John Hugo and the Retreat’s Southward Migration
John Hugo and the Retreat’s Southward Migration
This chapter examines John Hugo's role in the spiritual regeneration of Lacouturisme in the United States. By the winter of 1949, the debate over Lacouturisme had become firmly rooted in America. Hugo, a diocesan priest from Pittsburgh, was the figurehead of the retreat movement. He translated the retreat into American idioms and almost single-handedly reconstituted what had been a primarily clerical, socially withdrawn, insular francophone movement within Québecois Catholicism into a powerful stimulant for Lacouturite spiritual revival in the United States.
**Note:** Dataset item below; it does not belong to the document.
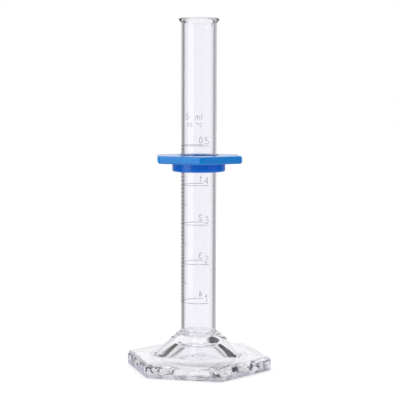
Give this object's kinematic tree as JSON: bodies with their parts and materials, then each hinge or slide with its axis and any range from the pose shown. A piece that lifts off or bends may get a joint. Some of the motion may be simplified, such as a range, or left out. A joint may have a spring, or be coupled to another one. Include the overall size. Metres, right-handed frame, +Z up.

Under Hugo's stewardship, the retreat gained a more public, populist slant and also became more organized in its confrontational posture than it ever was in Québec. This chapter considers how Hugo's retreat inspired a form of “public Catholicism” that marked an evolutionary mutation in the American model. It discusses his manifesto entitled Applied Christianity, Joseph Clifford Fenton's response to it, and the anti-intellectualism and “the paranoid style” among the “Lacoutermites”.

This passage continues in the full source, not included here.